In order to deliver useful results for search, descriptors need to be re-contextualized. Basically, there are two ways of including context: adding information or reducing information to a well-defined scope. The first is what machines do well. Search engines can analyze vast amounts of information, find patterns, match items etc. Human beings usually prefer the second method: They reduce complexity by resorting to subjects with (more or less) clear outlines, and particularly to reliable environments. If the creator of a record is known and trusted, or if there is sufficient evidence that this is the case (e.g. by recommendation of a trusted person), then a record’s content can be taken to be trustworthy. The reduction of the data taken into account for a search to a trusted environment greatly improves precision. The price of diminished recall is negligable in this case. Of course, the bias mentioned previously can play a role, but through knowledge of its context, it can be put into perspective.

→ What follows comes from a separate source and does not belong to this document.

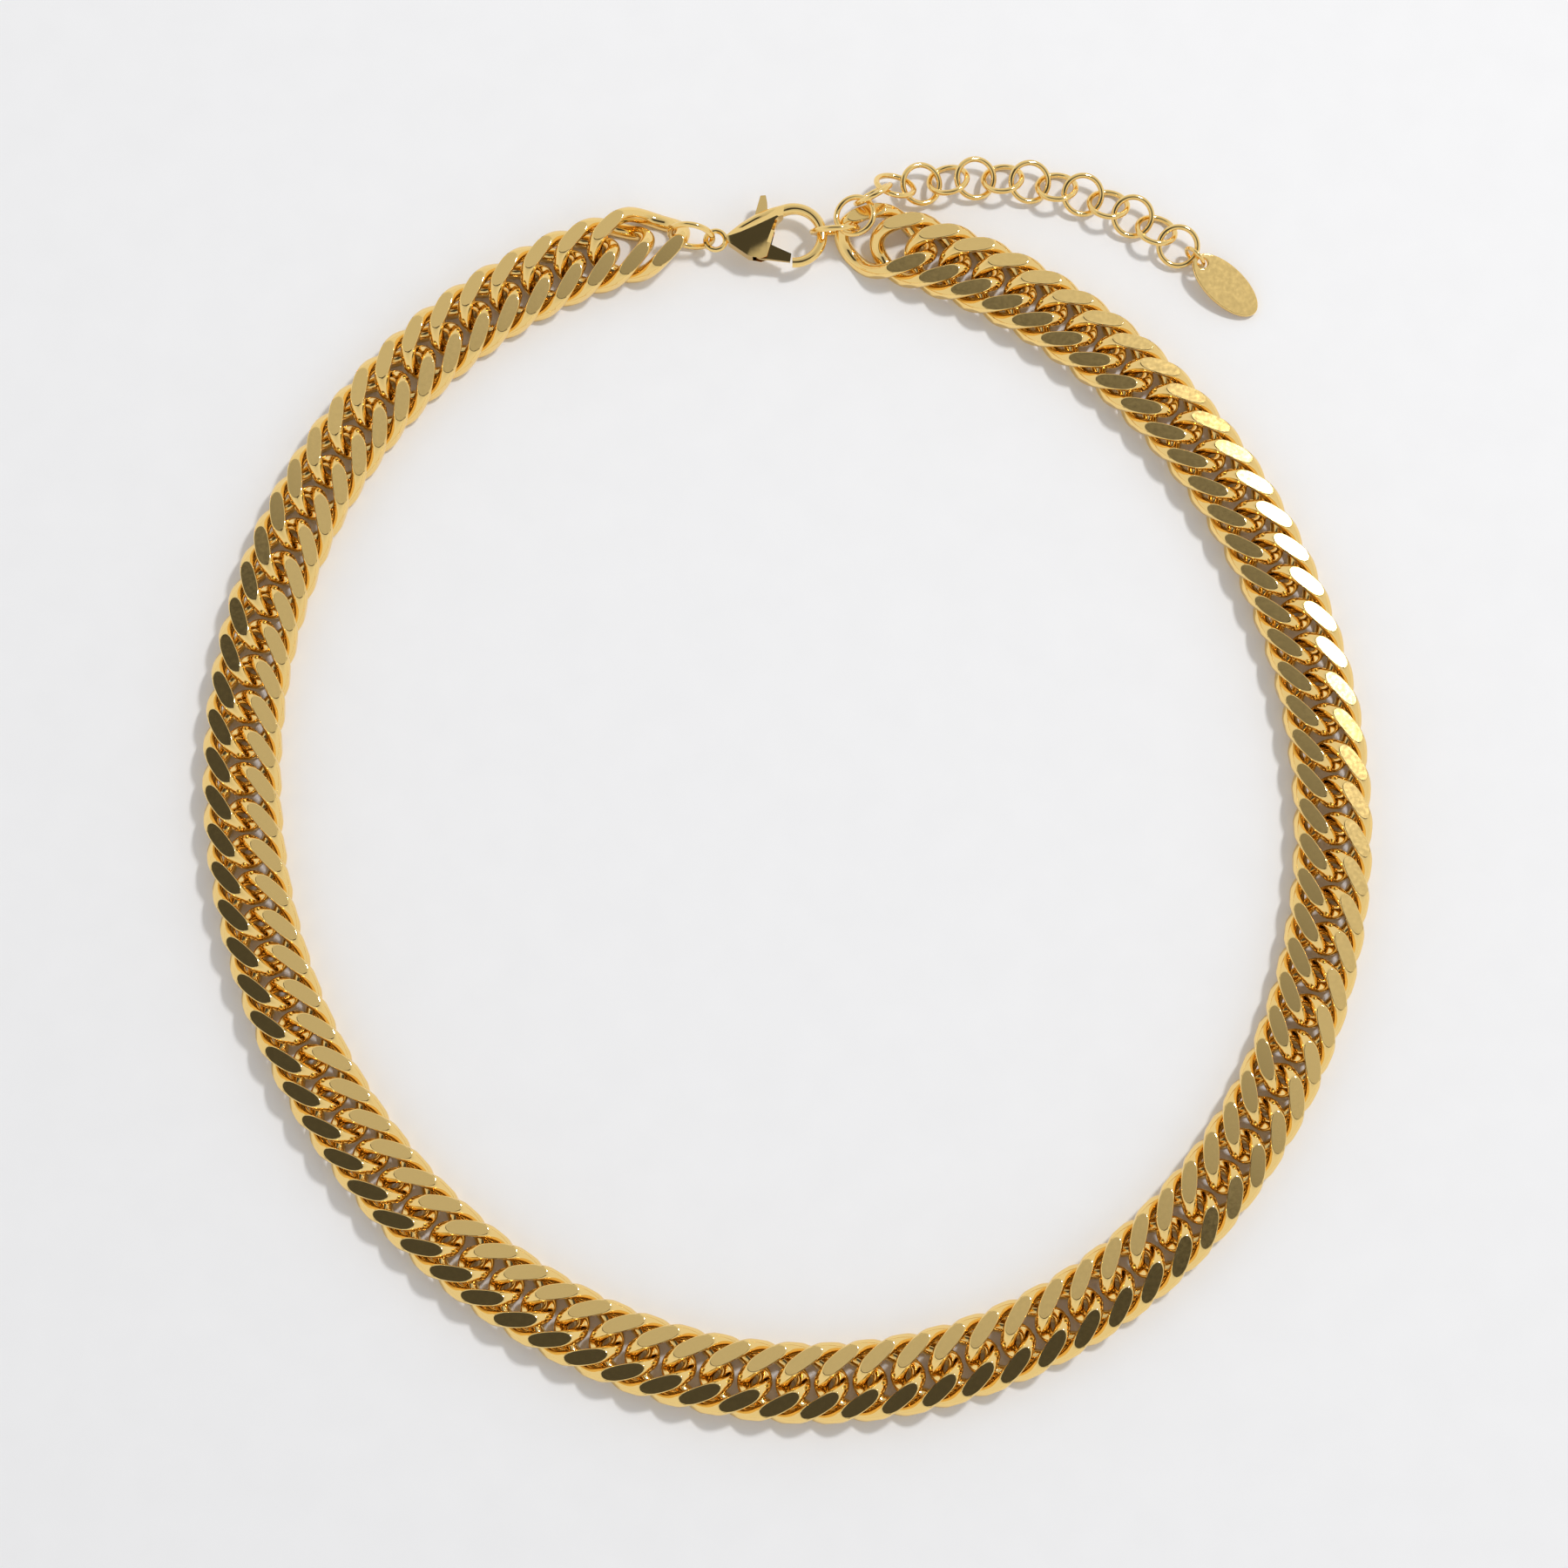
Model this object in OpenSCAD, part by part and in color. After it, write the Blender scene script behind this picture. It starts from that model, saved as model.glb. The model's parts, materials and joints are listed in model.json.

In the following posts, I’d like to look at some examples of the use of descriptors which take context into account, in delimited areas as well as by analysis of additional data. What I won’t be doing – though I did plan this initially – is to compare the effectiveness of full text search and search in metadata. I did find a few indications in library science literature – none of them conclusive – and I believe now that the comparison is not a legitimate one. Too much depends on what a user is looking for and which data he searches in, and how well he is familiar with particular sources. So the question is simply if descriptors can be powerful for findability, and under which circumstances.
Seth Godin did a nice gloss on the secondary importance of tools for (information) architecture: I need to build a house, what kind of hammer should I buy?